Exercise aim:
Give every line below again, exactly.

Data excerpt:
Start

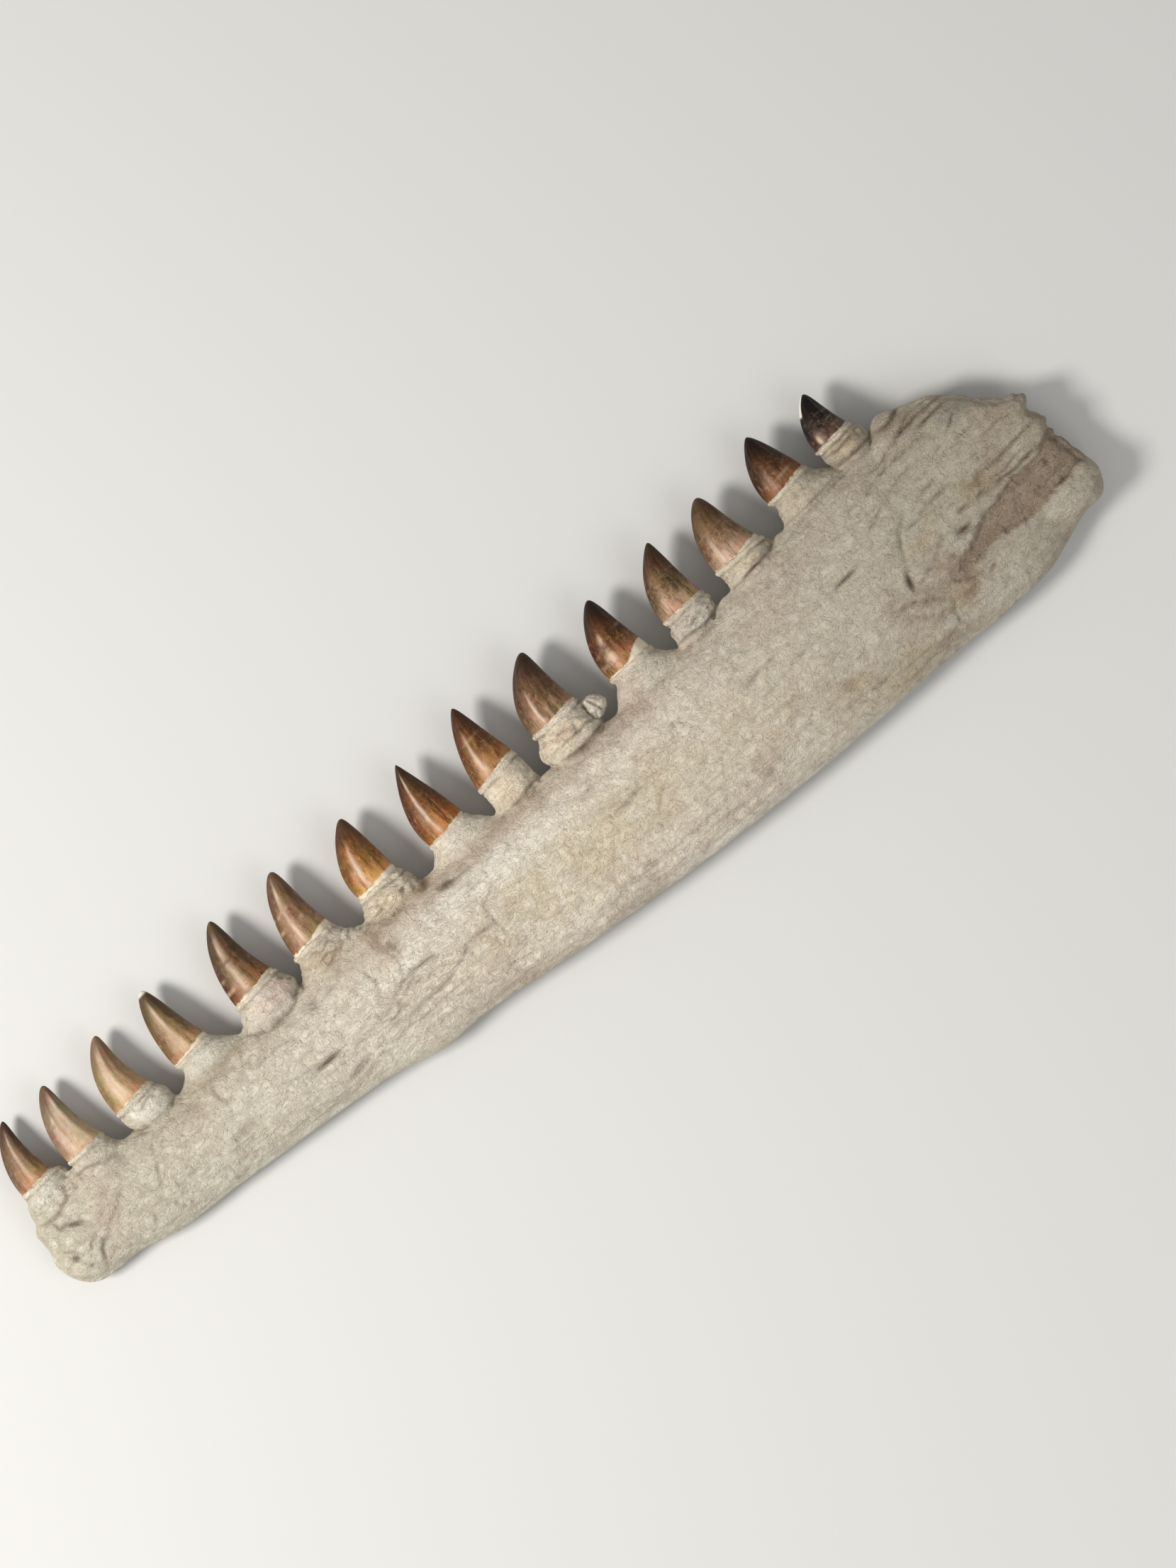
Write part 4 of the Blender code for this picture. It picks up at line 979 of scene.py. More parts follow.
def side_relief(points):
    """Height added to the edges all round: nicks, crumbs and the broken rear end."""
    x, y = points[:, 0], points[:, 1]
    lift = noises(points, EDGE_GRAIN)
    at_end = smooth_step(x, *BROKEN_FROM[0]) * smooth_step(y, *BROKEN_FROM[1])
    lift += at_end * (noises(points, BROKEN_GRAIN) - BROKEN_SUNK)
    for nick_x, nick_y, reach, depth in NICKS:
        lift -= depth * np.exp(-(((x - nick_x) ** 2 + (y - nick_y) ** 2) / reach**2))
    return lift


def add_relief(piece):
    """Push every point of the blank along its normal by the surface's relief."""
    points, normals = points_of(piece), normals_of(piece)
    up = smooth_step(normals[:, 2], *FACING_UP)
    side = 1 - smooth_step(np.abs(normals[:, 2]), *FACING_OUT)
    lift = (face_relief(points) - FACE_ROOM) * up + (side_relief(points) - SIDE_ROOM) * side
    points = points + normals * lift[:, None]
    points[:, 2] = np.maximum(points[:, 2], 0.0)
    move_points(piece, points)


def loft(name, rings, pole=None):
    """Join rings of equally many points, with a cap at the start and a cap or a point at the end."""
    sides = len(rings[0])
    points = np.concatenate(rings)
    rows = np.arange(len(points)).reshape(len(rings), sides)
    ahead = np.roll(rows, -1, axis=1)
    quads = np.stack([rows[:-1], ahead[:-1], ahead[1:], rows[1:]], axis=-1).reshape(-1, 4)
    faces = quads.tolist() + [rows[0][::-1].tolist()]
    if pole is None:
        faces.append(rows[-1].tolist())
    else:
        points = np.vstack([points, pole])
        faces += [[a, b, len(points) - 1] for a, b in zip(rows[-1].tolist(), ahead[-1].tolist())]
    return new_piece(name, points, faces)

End

The reply:
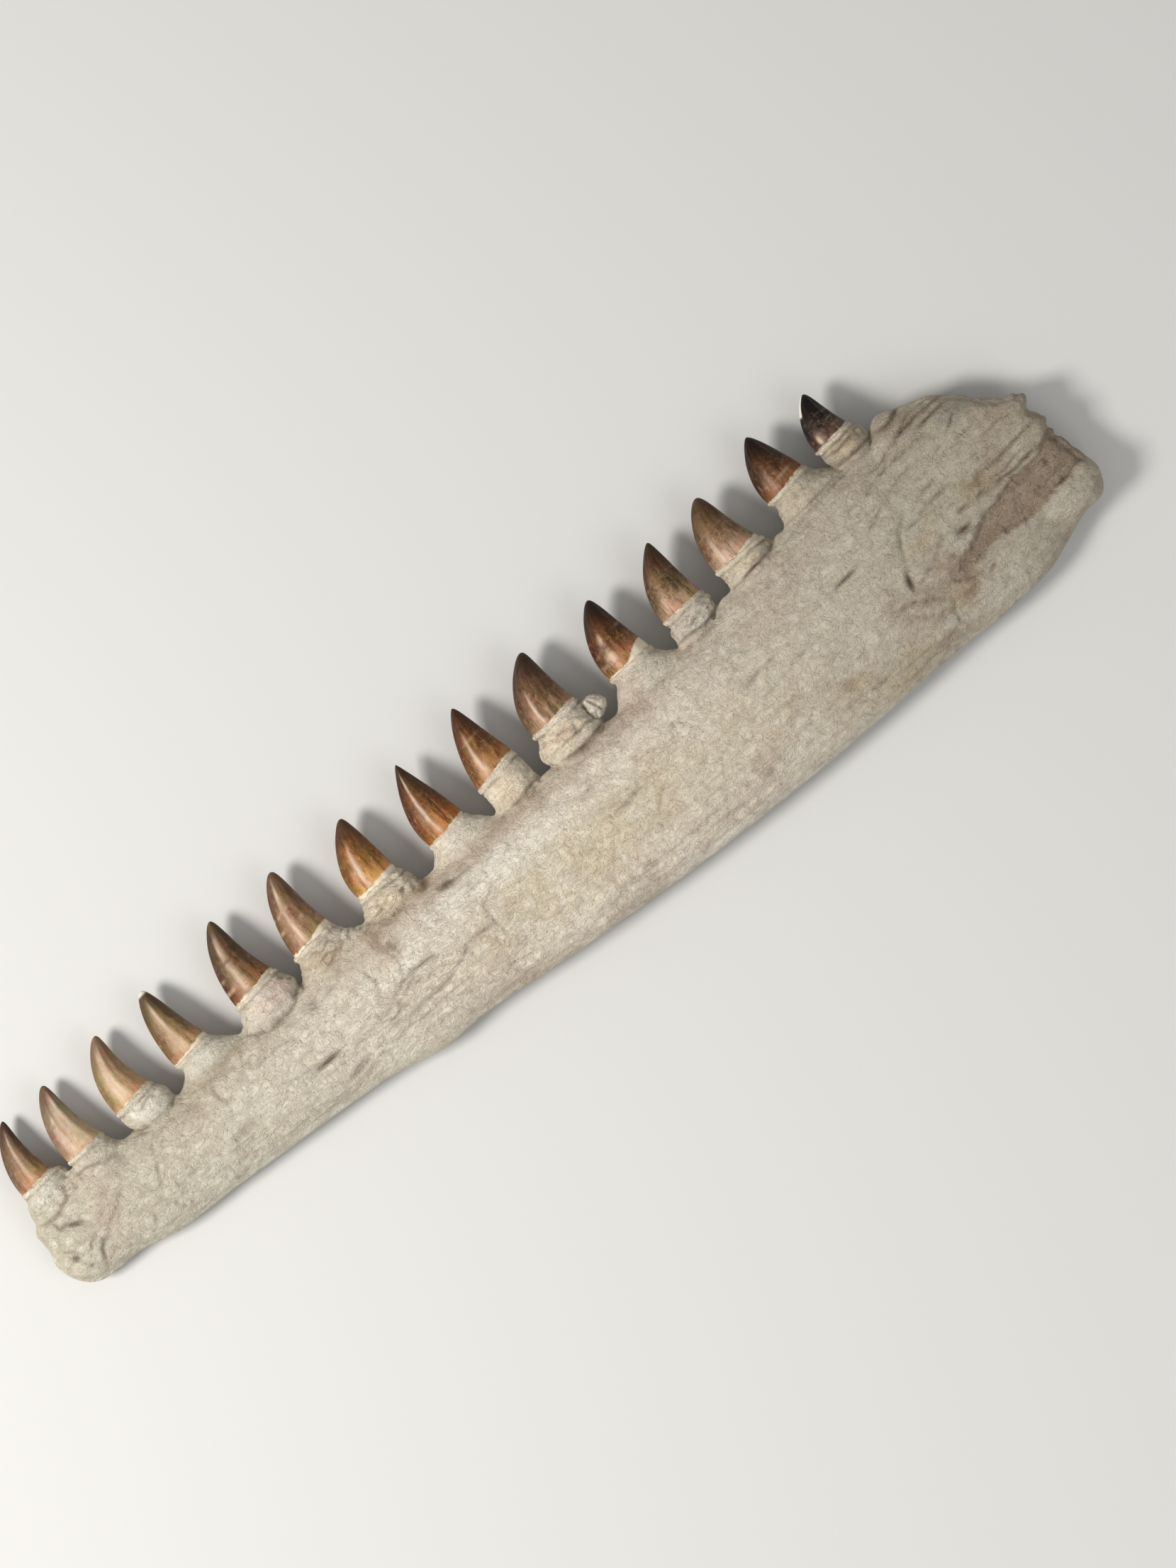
Write part 4 of the Blender code for this picture. It picks up at line 979 of scene.py. More parts follow.
def side_relief(points):
    """Height added to the edges all round: nicks, crumbs and the broken rear end."""
    x, y = points[:, 0], points[:, 1]
    lift = noises(points, EDGE_GRAIN)
    at_end = smooth_step(x, *BROKEN_FROM[0]) * smooth_step(y, *BROKEN_FROM[1])
    lift += at_end * (noises(points, BROKEN_GRAIN) - BROKEN_SUNK)
    for nick_x, nick_y, reach, depth in NICKS:
        lift -= depth * np.exp(-(((x - nick_x) ** 2 + (y - nick_y) ** 2) / reach**2))
    return lift


def add_relief(piece):
    """Push every point of the blank along its normal by the surface's relief."""
    points, normals = points_of(piece), normals_of(piece)
    up = smooth_step(normals[:, 2], *FACING_UP)
    side = 1 - smooth_step(np.abs(normals[:, 2]), *FACING_OUT)
    lift = (face_relief(points) - FACE_ROOM) * up + (side_relief(points) - SIDE_ROOM) * side
    points = points + normals * lift[:, None]
    points[:, 2] = np.maximum(points[:, 2], 0.0)
    move_points(piece, points)


def loft(name, rings, pole=None):
    """Join rings of equally many points, with a cap at the start and a cap or a point at the end."""
    sides = len(rings[0])
    points = np.concatenate(rings)
    rows = np.arange(len(points)).reshape(len(rings), sides)
    ahead = np.roll(rows, -1, axis=1)
    quads = np.stack([rows[:-1], ahead[:-1], ahead[1:], rows[1:]], axis=-1).reshape(-1, 4)
    faces = quads.tolist() + [rows[0][::-1].tolist()]
    if pole is None:
        faces.append(rows[-1].tolist())
    else:
        points = np.vstack([points, pole])
        faces += [[a, b, len(points) - 1] for a, b in zip(rows[-1].tolist(), ahead[-1].tolist())]
    return new_piece(name, points, faces)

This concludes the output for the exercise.